• [PROBLEM REQUIREMENTS]: What is needed is an exact copy of the lines from the one containing "near, BACKING_THICKNESS, TAPE_THICKNESS)" to the one containing "low, high = Vector((1e9,)", both lines included, and no other lines.

====== MATERIAL

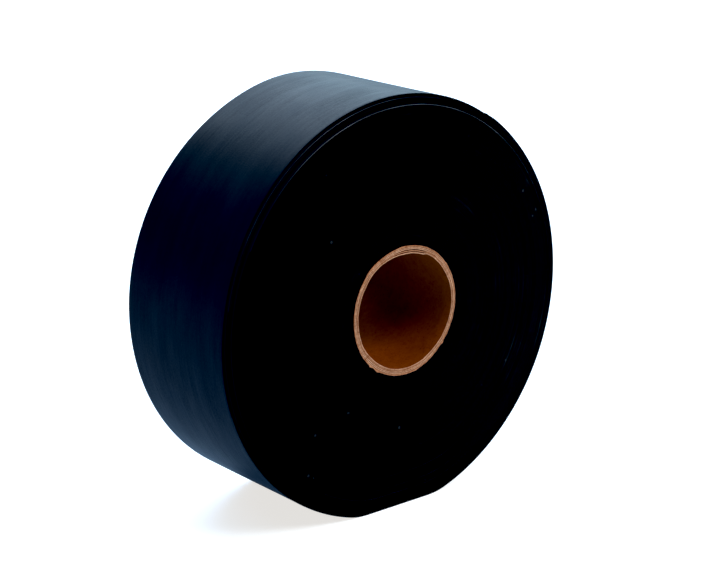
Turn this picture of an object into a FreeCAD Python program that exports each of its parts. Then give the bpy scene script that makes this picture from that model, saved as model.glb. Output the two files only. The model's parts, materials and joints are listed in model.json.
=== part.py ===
"""A roll of wide black electrical tape on a paper core, standing on its flattened rim.

Frame: millimetres, origin at the centre of the core's bore, the roll's axis along Y, the front face
towards -Y, +Z up. Angles run from +X towards +Z, as seen from the front.

The tape is one strip of plastic backing with a layer of adhesive under it. It is wound on the core
in about a hundred tight turns and three slack outer ones, and its free end, the tail, lies on the
upper right of the rim. A place on the strip is given in turns, counted clockwise from the free end
inwards.
"""

import FreeCAD, Part
import math
import os

# Driving dimensions
TAPE_WIDTH = 50.8  # a two inch tape
BACKING_THICKNESS = 0.335
ADHESIVE_THICKNESS = 0.11
CORE_BORE_RADIUS = 19.05  # a one and a half inch core
CORE_PLY_THICKNESS = 0.44
CORE_PLIES = ("core_inner_liner", "core_ply_2", "core_ply_3", "core_ply_4", "core_outer_ply")

ROLL_RADIUS = 69.0
ROLL_CENTRE_X = -2.3  # the slack outer turns make the rim eccentric to the bore
ROLL_CENTRE_Z = 0.9
FOOT_Z = -66.2  # the rim is pressed flat where the roll stands

SLACK_TURNS = 3  # the number of loose turns round the tight pack
TIGHT_ANGLE = -52.0  # where the slack turns lie closest together, in degrees
TIGHT_GAP = 0.04
SLACK_GAP = 0.38  # half of the extra gap between slack turns opposite the tight side
SETTLING = 0.1  # a turn settles on to the one below within this share of a turn, either way

TAIL_END_ANGLE = 60.0  # the cut end of the tape, in degrees
TAIL_LINKS = 6
TAIL_LINK_ANGLE = 8.0  # the length of one link of the tail, round the rim
LINK_CUT_ANGLE = 0.01  # the cut between two links

ARC_ANGLE = 12.0  # the tape's curve is made of arcs of at most this angle

TAPE_THICKNESS = BACKING_THICKNESS + ADHESIVE_THICKNESS
CORE_RADIUS = CORE_BORE_RADIUS + CORE_PLY_THICKNESS * len(CORE_PLIES)
TAIL_TURN = TAIL_LINKS * TAIL_LINK_ANGLE / 360
FRONT_Y = -TAPE_WIDTH / 2


def smooth_step(t):
    t = min(max(t, 0.0), 1.0)
    return t * t * (3 - 2 * t)


def slack_turns_above(turn):
    """How many gaps between slack turns lie over this place: a staircase with soft risers."""
    risers = range(1, SLACK_TURNS + 1)
    return sum(smooth_step((turn - n + SETTLING) / (2 * SETTLING)) for n in risers)


def angle_at(turn):
    """The angle round the roll, in radians, of a place on the strip."""
    return math.radians(TAIL_END_ANGLE - 360 * turn)


def turn_at(angle, whole_turns):
    """The place on the strip at an angle in degrees, with this many whole turns over it."""
    return whole_turns + (TAIL_END_ANGLE - angle) / 360 % 1


def rim_radius(turn):
    """From the bore's axis to the strip's outer surface, if the roll weren't pressed flat."""
    a = angle_at(turn)
    offset = ROLL_CENTRE_X * math.cos(a) + ROLL_CENTRE_Z * math.sin(a)
    across = ROLL_CENTRE_X**2 + ROLL_CENTRE_Z**2 - offset**2
    gap = TIGHT_GAP + SLACK_GAP * (1 - math.cos(a - math.radians(TIGHT_ANGLE)))
    spiral = TAPE_THICKNESS * (0.5 - turn) - gap * slack_turns_above(turn)
    return offset + math.sqrt(ROLL_RADIUS**2 - across) + spiral


def foot_level(whole_turns):
    """The height of the flat underside of the strip's outer surface, this many turns in."""
    return FOOT_Z + (TAPE_THICKNESS + TIGHT_GAP) * whole_turns


def tape_radius(turn):
    """From the bore's axis to the strip's outer surface."""
    rise = math.sin(angle_at(turn))
    if rise > -0.5:
        return rim_radius(turn)
    return min(rim_radius(turn), foot_level(math.floor(turn)) / rise)


def point_at(turn, depth):
    """A point of the front edge, this far under the strip's outer surface."""
    a = angle_at(turn)
    r = tape_radius(turn) - depth
    return FreeCAD.Vector(r * math.cos(a), FRONT_Y, r * math.sin(a))


def foot_corners(whole_turns):
    """The two places where a turn's round runs into its flat foot, in the strip's order."""
    level = foot_level(whole_turns)
    corners = []
    for side_angle in (-60.0, -120.0):
        outside, inside = turn_at(side_angle, whole_turns), turn_at(-90.0, whole_turns)
        for _ in range(40):
            middle = (outside + inside) / 2
            if rim_radius(middle) * math.sin(angle_at(middle)) < level:
                inside = middle
            else:
                outside = middle
        corners.append(inside)
    return corners


def edges_along(start, end, depth):
    """The strip's edge between two places, this far under its outer surface: arcs round the roll
    and a straight line across each foot."""
    first, last = min(start, end), max(start, end)
    corners = [c for n in range(SLACK_TURNS + 1) for c in foot_corners(n) if first < c < last]
    stops = sorted([first, *corners, last])
    edges = []
    for a, b in zip(stops, stops[1:]):
        if a in corners and b in corners and b - a < 0.2:
            edges.append(Part.makeLine(point_at(a, depth), point_at(b, depth)))
            continue
        count = math.ceil((b - a) * 360 / ARC_ANGLE)
        for i in range(count):
            places = [a + (b - a) * (i + part) / count for part in (0, 0.5, 1)]
            edges.append(Part.Arc(*[point_at(p, depth) for p in places]).toShape())
    return edges


def extrude_outline(edges):
    wire = Part.Wire(Part.__sortEdges__(edges))
    return Part.Face(wire).extrude(FreeCAD.Vector(0, TAPE_WIDTH, 0))


def strip_layer(start, end, top, bottom):
    """A stretch of one layer of the strip, between two depths under its outer surface."""
    ends = [Part.makeLine(point_at(place, top), point_at(place, bottom)) for place in (start, end)]
    return extrude_outline([*edges_along(start, end, top), *edges_along(start, end, bottom), *ends])


def tube(inner_radius, outer_radius):
    """A plain tube along the roll's axis, as wide as the tape."""
    base, along = FreeCAD.Vector(0, FRONT_Y, 0), FreeCAD.Vector(0, 1, 0)
    outer = Part.makeCylinder(outer_radius, TAPE_WIDTH, base, along)
    return outer.cut(Part.makeCylinder(inner_radius, TAPE_WIDTH, base, along))


def core_pieces():
    """The paper tube: plies of kraft paper glued one over another."""
    pieces = {}
    for i, name in enumerate(CORE_PLIES):
        inner = CORE_BORE_RADIUS + i * CORE_PLY_THICKNESS
        pieces[name] = tube(inner, inner + CORE_PLY_THICKNESS)
    return pieces


def wound_pack():
    """All the tight turns as one solid. Its outline is one turn of the spiral, with a step where
    the innermost slack turn leaves it."""
    first, last = SLACK_TURNS, SLACK_TURNS + 1 - 1e-9
    step = Part.makeLine(point_at(last, 0), point_at(first, 0))
    base, along = FreeCAD.Vector(0, FRONT_Y, 0), FreeCAD.Vector(0, 1, 0)
    hole = Part.makeCylinder(CORE_RADIUS + TAPE_THICKNESS, TAPE_WIDTH, base, along)
    return extrude_outline([*edges_along(first, last, 0), step]).cut(hole)


def wound_pieces():
    """The strip from the core out to where the tail begins."""
    just_under_one = 1 - 1e-9
    return {
        "tape_first_turn": tube(CORE_RADIUS, CORE_RADIUS + TAPE_THICKNESS),
        "tape_wound_pack": wound_pack(),
        "tape_slack_turn_3": strip_layer(2, 2 + just_under_one, 0, TAPE_THICKNESS),
        "tape_slack_turn_2": strip_layer(1, 1 + just_under_one, 0, TAPE_THICKNESS),
        "tape_outer_turn_backing": strip_layer(TAIL_TURN, just_under_one, 0, BACKING_THICKNESS),
        "tape_outer_turn_adhesive": strip_layer(
            TAIL_TURN, just_under_one, BACKING_THICKNESS, TAPE_THICKNESS
        ),
    }


def tail_place(link):
    """The place on the strip where a link of the tail begins. Link 1 is at the peel line and the
    last link ends in the cut."""
    return TAIL_TURN * (TAIL_LINKS - link + 1) / TAIL_LINKS


def tail_pieces():
    """The free end in short links, so that it can bend as it is peeled back."""
    pieces = {}
    for link in range(1, TAIL_LINKS + 1):
        near, far = tail_place(link) - LINK_CUT_ANGLE / 360, tail_place(link + 1)
        pieces[f"tail_{link}_backing"] = strip_layer(far, near, 0, BACKING_THICKNESS)
        pieces[f"tail_{link}_adhesive"] = strip_layer(far, near, BACKING_THICKNESS, TAPE_THICKNESS)
    return pieces


def main():
    os.makedirs("parts", exist_ok=True)
    pieces = {**core_pieces(), **wound_pieces(), **tail_pieces()}
    for name, shape in pieces.items():
        shape.exportStep(f"parts/{name}.step")
        print(f"{name}: {len(shape.Solids)} solid, {shape.Volume:.1f} mm3, valid {shape.isValid()}")
    for link in range(1, TAIL_LINKS + 1):
        hinge = point_at(tail_place(link), 0)
        print(f"tail link {link} bends at x {hinge.x:.4f}, z {hinge.z:.4f}")


main()
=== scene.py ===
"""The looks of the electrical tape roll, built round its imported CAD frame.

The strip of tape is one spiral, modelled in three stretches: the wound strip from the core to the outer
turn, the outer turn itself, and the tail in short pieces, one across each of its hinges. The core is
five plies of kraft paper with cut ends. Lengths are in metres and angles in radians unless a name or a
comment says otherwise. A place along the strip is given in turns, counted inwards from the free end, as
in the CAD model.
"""

import json
import math

import bpy
import numpy as np
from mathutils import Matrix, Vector


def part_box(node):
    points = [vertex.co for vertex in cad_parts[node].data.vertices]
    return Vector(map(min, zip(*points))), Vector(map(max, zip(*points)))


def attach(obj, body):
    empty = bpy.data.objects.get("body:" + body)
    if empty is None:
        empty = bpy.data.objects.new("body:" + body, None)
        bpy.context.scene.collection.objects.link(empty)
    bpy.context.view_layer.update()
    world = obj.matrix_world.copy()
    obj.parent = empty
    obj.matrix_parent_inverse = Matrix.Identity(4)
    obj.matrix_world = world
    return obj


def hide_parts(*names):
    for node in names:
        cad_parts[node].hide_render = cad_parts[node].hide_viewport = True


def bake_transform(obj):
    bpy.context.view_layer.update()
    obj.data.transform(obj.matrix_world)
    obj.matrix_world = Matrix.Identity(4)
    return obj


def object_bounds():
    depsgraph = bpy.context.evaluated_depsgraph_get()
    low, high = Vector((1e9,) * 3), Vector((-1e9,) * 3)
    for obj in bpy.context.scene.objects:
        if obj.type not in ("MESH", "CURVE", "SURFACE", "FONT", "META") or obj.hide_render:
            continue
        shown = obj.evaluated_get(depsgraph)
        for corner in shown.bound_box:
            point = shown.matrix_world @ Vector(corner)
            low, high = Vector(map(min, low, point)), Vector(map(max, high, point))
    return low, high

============

• [SOLUTION FOR THIS EXERCISE]:
        pieces[f"tail_{link}_adhesive"] = strip_layer(far, near, BACKING_THICKNESS, TAPE_THICKNESS)
    return pieces


def main():
    os.makedirs("parts", exist_ok=True)
    pieces = {**core_pieces(), **wound_pieces(), **tail_pieces()}
    for name, shape in pieces.items():
        shape.exportStep(f"parts/{name}.step")
        print(f"{name}: {len(shape.Solids)} solid, {shape.Volume:.1f} mm3, valid {shape.isValid()}")
    for link in range(1, TAIL_LINKS + 1):
        hinge = point_at(tail_place(link), 0)
        print(f"tail link {link} bends at x {hinge.x:.4f}, z {hinge.z:.4f}")


main()
=== scene.py ===
"""The looks of the electrical tape roll, built round its imported CAD frame.

The strip of tape is one spiral, modelled in three stretches: the wound strip from the core to the outer
turn, the outer turn itself, and the tail in short pieces, one across each of its hinges. The core is
five plies of kraft paper with cut ends. Lengths are in metres and angles in radians unless a name or a
comment says otherwise. A place along the strip is given in turns, counted inwards from the free end, as
in the CAD model.
"""

import json
import math

import bpy
import numpy as np
from mathutils import Matrix, Vector


def part_box(node):
    points = [vertex.co for vertex in cad_parts[node].data.vertices]
    return Vector(map(min, zip(*points))), Vector(map(max, zip(*points)))


def attach(obj, body):
    empty = bpy.data.objects.get("body:" + body)
    if empty is None:
        empty = bpy.data.objects.new("body:" + body, None)
        bpy.context.scene.collection.objects.link(empty)
    bpy.context.view_layer.update()
    world = obj.matrix_world.copy()
    obj.parent = empty
    obj.matrix_parent_inverse = Matrix.Identity(4)
    obj.matrix_world = world
    return obj


def hide_parts(*names):
    for node in names:
        cad_parts[node].hide_render = cad_parts[node].hide_viewport = True


def bake_transform(obj):
    bpy.context.view_layer.update()
    obj.data.transform(obj.matrix_world)
    obj.matrix_world = Matrix.Identity(4)
    return obj


def object_bounds():
    depsgraph = bpy.context.evaluated_depsgraph_get()
    low, high = Vector((1e9,) * 3), Vector((-1e9,) * 3)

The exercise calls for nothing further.